* **WHAT IS REQUIRED**: Pull each line holding the word "overall" from the data.

------ DATA ROWS ------

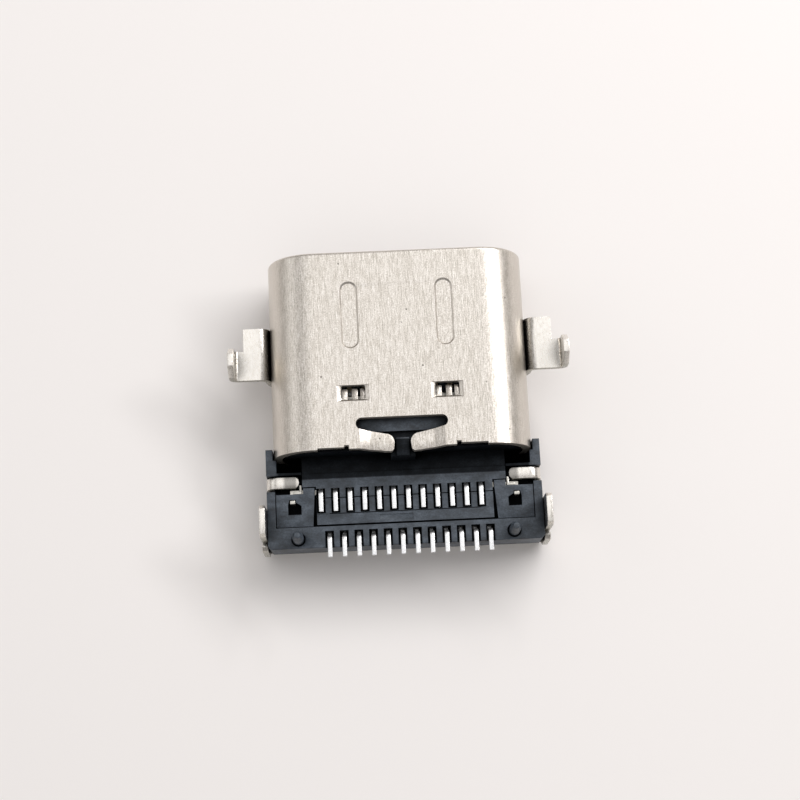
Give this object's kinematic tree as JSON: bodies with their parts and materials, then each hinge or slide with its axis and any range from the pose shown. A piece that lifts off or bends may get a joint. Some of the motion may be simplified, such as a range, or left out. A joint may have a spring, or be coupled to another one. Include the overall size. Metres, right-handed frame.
{
  "type": "usb-c socket",
  "caption": "Mid-mount board receptacle for a usb-c plug, with a drawn metal shell, a stamped bracket with board legs, a moulded base with pegs and rows of solder tails.",
  "frame": {"origin": "centre of the overall box at the bracket's flat underside, on the bench it lies on", "axes": "+Y out of the mouth, +Z away from the bench towards the face that meets the board, +X to the right when looking along +Y with the board side up"},
  "size_m": [0.0118, 0.0104, 0.0034],
  "materials": {
    "shell_steel": "satin nickel over stainless steel",
    "bracket_steel": "nickel-plated stamped steel",
    "plate_steel": "plain stamped steel",
    "contact_metal": "tinned copper alloy",
    "moulding_black": "glass-filled black moulding"
  },
  "bodies": {
    "root": {"shell": "shell_steel", "bracket": "bracket_steel", "housing": "moulding_black", "tongue": "moulding_black", "front_insulator": "moulding_black", "rear_insulator": "moulding_black", "mid_plate": "plate_steel", "ground_plate_board_side": "plate_steel", "ground_plate_far_side": "plate_steel", "front_contact_01": "contact_metal", "front_contact_02": "contact_metal", "front_contact_03": "contact_metal", "front_contact_04": "contact_metal", "front_contact_05": "contact_metal", "front_contact_06": "contact_metal", "front_contact_07": "contact_metal", "front_contact_08": "contact_metal", "front_contact_09": "contact_metal", "front_contact_10": "contact_metal", "front_contact_11": "contact_metal", "front_contact_12": "contact_metal", "rear_contact_01": "contact_metal", "rear_contact_02": "contact_metal", "rear_contact_03": "contact_metal", "rear_contact_04": "contact_metal", "rear_contact_05": "contact_metal", "rear_contact_06": "contact_metal", "rear_contact_07": "contact_metal", "rear_contact_08": "contact_metal", "rear_contact_09": "contact_metal", "rear_contact_10": "contact_metal", "rear_contact_11": "contact_metal", "rear_contact_12": "contact_metal"}
  },
  "joints": []
}
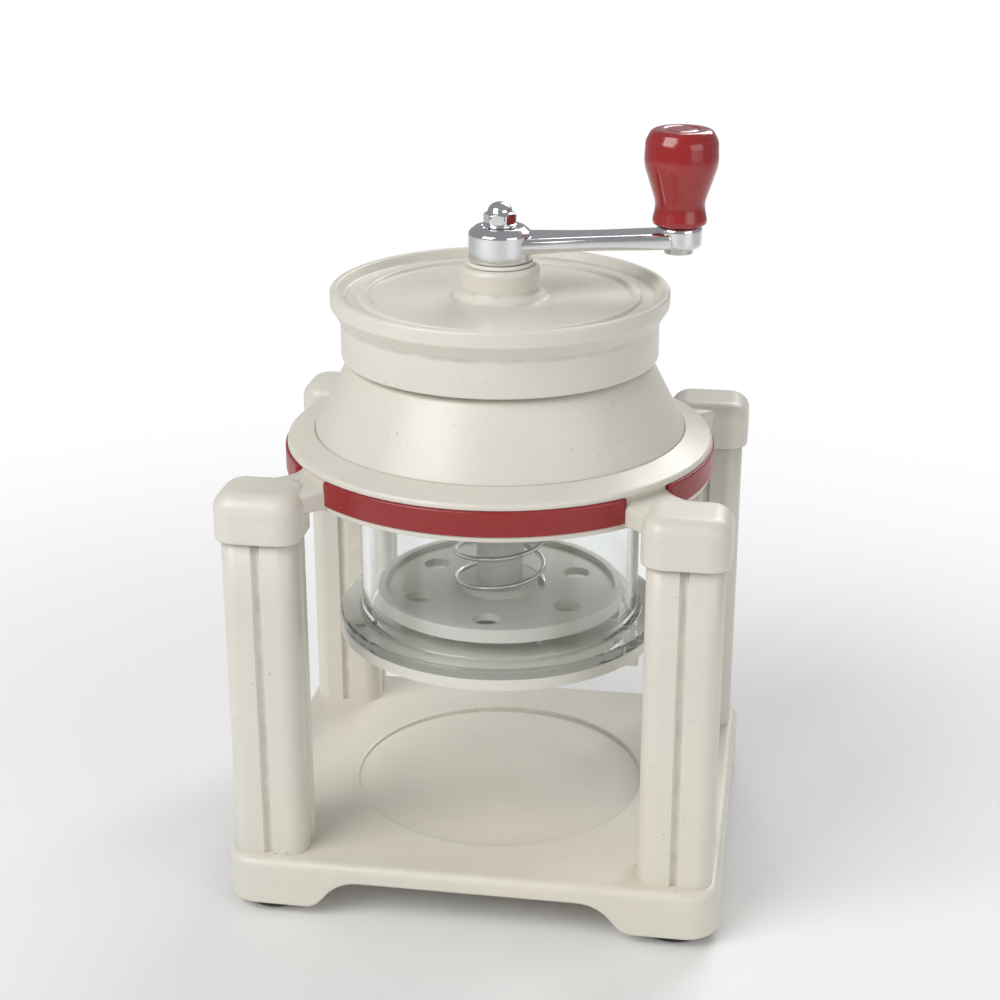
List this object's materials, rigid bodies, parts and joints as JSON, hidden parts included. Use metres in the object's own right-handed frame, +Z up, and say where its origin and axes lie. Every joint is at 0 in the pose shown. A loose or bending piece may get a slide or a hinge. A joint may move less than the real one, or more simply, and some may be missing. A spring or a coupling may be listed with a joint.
{
  "type": "hand cranked ice shaver",
  "caption": "Tabletop ice shaver: footed tray, corner posts, ice drum over a bladed floor, screw-on cover with crank, spindle and sprung presser",
  "frame": {"origin": "centre of the footprint, on the surface the rubber feet stand on", "axes": "+Z up along the spindle, +X to the right, front at -Y"},
  "size_m": [0.176, 0.154, 0.2679],
  "materials": {
    "body_plastic": "fine satin off-white moulding",
    "trim_plastic": "dark red satin moulding",
    "drum_plastic": "smoky clear moulding, lightly frosted",
    "plate_plastic": "off-white satin moulding",
    "foot_rubber": "matt black rubber",
    "seal_rubber": "pale grey rubber",
    "nylon": "natural nylon",
    "blade_steel": "ground stainless steel",
    "bright_steel": "drawn bright steel",
    "spring_steel": "oiled spring steel",
    "zinc_steel": "zinc plated steel",
    "chrome_plate": "polished chrome plate",
    "presser_plastic": "off-white satin moulding",
    "knob_plastic": "glossy dark red moulding"
  },
  "bodies": {
    "main": {"base_frame": "body_plastic", "foot_pad_front_left": "foot_rubber", "foot_pad_front_right": "foot_rubber", "foot_pad_rear_left": "foot_rubber", "foot_pad_rear_right": "foot_rubber", "post_front_left": "body_plastic", "post_front_right": "body_plastic", "post_rear_left": "body_plastic", "post_rear_right": "body_plastic", "tie_screws": "zinc_steel", "deck_ring": "body_plastic", "neck": "body_plastic", "collar_band": "trim_plastic", "ice_drum": "drum_plastic", "drum_screws": "zinc_steel", "floor_screws": "zinc_steel", "blade_plate": "plate_plastic", "shaving_blade": "blade_steel", "blade_holder": "plate_plastic", "blade_screws": "zinc_steel"},
    "washer": {"thrust_washer": "nylon"},
    "cover": {"cover": "body_plastic", "cover_ring": "body_plastic", "cover_seal": "seal_rubber", "spindle_bush": "nylon"},
    "crank": {"spindle": "bright_steel", "retaining_clip": "spring_steel", "spring_cup": "zinc_steel", "presser_spring": "spring_steel", "crank_arm": "chrome_plate", "hub_nut": "chrome_plate", "knob_pin": "bright_steel"},
    "presser": {"presser_plate": "presser_plastic", "presser_stem": "presser_plastic", "presser_spikes": "bright_steel", "stem_pin": "bright_steel"},
    "knob": {"crank_knob": "knob_plastic", "knob_cap": "knob_plastic"}
  },
  "joints": [
    {"name": "cover_lift", "type": "slide", "parent": "main", "child": "washer", "axis": [0, 0, 1], "range_m": [0, 0.1202]},
    {"name": "cover_turn", "type": "hinge", "parent": "washer", "child": "cover", "pos_m": [0, 0, 0.2], "axis": [0, 0, 1], "range_deg": [0, 1080]},
    {"name": "crank_turn", "type": "hinge", "parent": "washer", "child": "crank", "pos_m": [0, 0, 0.23], "axis": [0, 0, 1], "continuous": true},
    {"name": "presser_slide", "type": "slide", "parent": "crank", "child": "presser", "axis": [0, 0, 1], "range_m": [0, 0.04], "stiffness_N_per_m": 150, "springref_m": -0.03, "deforming": ["presser_spring"]},
    {"name": "knob_spin", "type": "hinge", "parent": "crank", "child": "knob", "pos_m": [0.06085, 0.01631, 0.25], "axis": [0, 0, 1], "continuous": true}
  ],
  "couplings": [
    {"joint": "cover_lift", "follows": "cover_turn", "m_per_rad": 0.0063662}
  ]
}
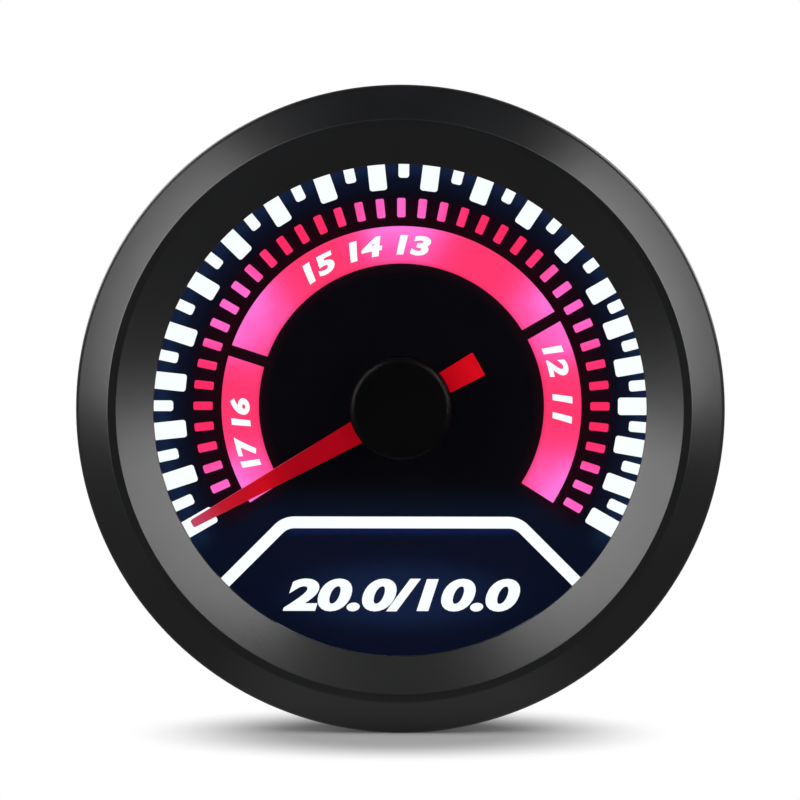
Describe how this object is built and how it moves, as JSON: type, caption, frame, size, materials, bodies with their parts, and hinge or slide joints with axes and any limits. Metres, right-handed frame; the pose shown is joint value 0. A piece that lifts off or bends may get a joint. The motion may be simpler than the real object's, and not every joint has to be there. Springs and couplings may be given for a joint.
{
  "type": "air fuel ratio gauge",
  "caption": "Round panel gauge for air to fuel ratio: black bezel, smoked lens, lit dial with mixture bands, red pointer on a geared stepper movement, barrel case with rear studs and socket.",
  "frame": {"origin": "on the gauge's axis, in the plane where the bezel and the flange meet the panel", "axes": "+Y along the axis towards the rear of the gauge, so the face looks along -Y; +Z towards twelve o'clock; +X to the driver's right"},
  "size_m": [0.06, 0.0557, 0.06],
  "materials": {
    "bezel_black": "satin black",
    "lens_smoke": "clear polished acrylic, lightly smoked",
    "gasket_rubber": "matte",
    "shroud_black": "matte black",
    "dial_black": "matte print",
    "window_white": "translucent, lit from behind",
    "window_red": "translucent, lit from behind",
    "diffuser_white": "translucent white",
    "reflector_white": "matte white",
    "board_green": "solder mask",
    "lamp_white": "moulded lamp package",
    "lamp_red": "moulded lamp package",
    "chip_black": "moulded package",
    "screw_zinc": "zinc plated",
    "stud_zinc": "zinc plated, threaded",
    "motor_cream": "moulded",
    "core_steel": "stamped sheet",
    "bobbin_green": "moulded",
    "winding_copper": "enamelled wire",
    "magnet_grey": "sintered",
    "gear_natural": "moulded acetal",
    "shaft_steel": "ground",
    "bush_brass": "turned",
    "pin_gold": "plated",
    "pointer_red": "translucent red",
    "hub_black": "satin",
    "capacitor_can": "drawn can",
    "case_black": "fine texture",
    "socket_black": "moulded"
  },
  "bodies": {
    "housing": {"bezel_ring": "bezel_black", "lens": "lens_smoke", "lens_gasket": "gasket_rubber", "dial_shroud": "shroud_black", "dial_plate": "dial_black", "scale_blocks": "window_white", "scale_bars": "window_red", "mixture_bands": "window_red", "panel_line": "window_white", "diffuser_disc": "diffuser_white", "light_box": "reflector_white", "circuit_board": "board_green", "white_lamps": "lamp_white", "red_lamps": "lamp_red", "driver_chip": "chip_black", "resistors": "chip_black", "board_screws": "screw_zinc", "motor_front_cover": "motor_cream", "motor_rear_cover": "motor_cream", "stator_cores": "core_steel", "coil_bobbins": "bobbin_green", "coil_windings": "winding_copper", "motor_pins": "pin_gold", "shaft_bush": "bush_brass", "header_strips": "socket_black", "header_pins": "pin_gold", "power_board": "board_green", "voltage_regulator": "chip_black", "capacitors": "capacitor_can", "connector_housing": "socket_black", "connector_pins": "pin_gold", "case_can": "case_black", "rear_seal": "gasket_rubber", "rear_cover": "case_black", "rear_cover_screws": "screw_zinc", "mounting_studs": "stud_zinc"},
    "pointer": {"pointer_blade": "pointer_red", "pointer_hub": "hub_black", "pointer_shaft": "shaft_steel", "output_wheel": "gear_natural"},
    "intermediate": {"intermediate_gear": "gear_natural"},
    "rotor": {"rotor_spindle": "gear_natural", "rotor_magnet": "magnet_grey"}
  },
  "joints": [
    {"name": "pointer_sweep", "type": "hinge", "parent": "housing", "child": "pointer", "pos_m": [0, 0, 0], "axis": [0, 1, 0], "range_deg": [0, 239.3]},
    {"name": "intermediate_spin", "type": "hinge", "parent": "housing", "child": "intermediate", "pos_m": [0.00564, 0, -0.00886], "axis": [0, 1, 0], "range_deg": [-1435.8, 0]},
    {"name": "rotor_spin", "type": "hinge", "parent": "housing", "child": "rotor", "pos_m": [0, 0, -0.013], "axis": [0, 1, 0], "range_deg": [0, 8614.8]}
  ],
  "couplings": [
    {"joint": "intermediate_spin", "follows": "pointer_sweep", "ratio": -6},
    {"joint": "rotor_spin", "follows": "pointer_sweep", "ratio": 36}
  ]
}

------

* **PROBLEM SOLUTION**:
Give this object's kinematic tree as JSON: bodies with their parts and materials, then each hinge or slide with its axis and any range from the pose shown. A piece that lifts off or bends may get a joint. Some of the motion may be simplified, such as a range, or left out. A joint may have a spring, or be coupled to another one. Include the overall size. Metres, right-handed frame.
  "frame": {"origin": "centre of the overall box at the bracket's flat underside, on the bench it lies on", "axes": "+Y out of the mouth, +Z away from the bench towards the face that meets the board, +X to the right when looking along +Y with the board side up"},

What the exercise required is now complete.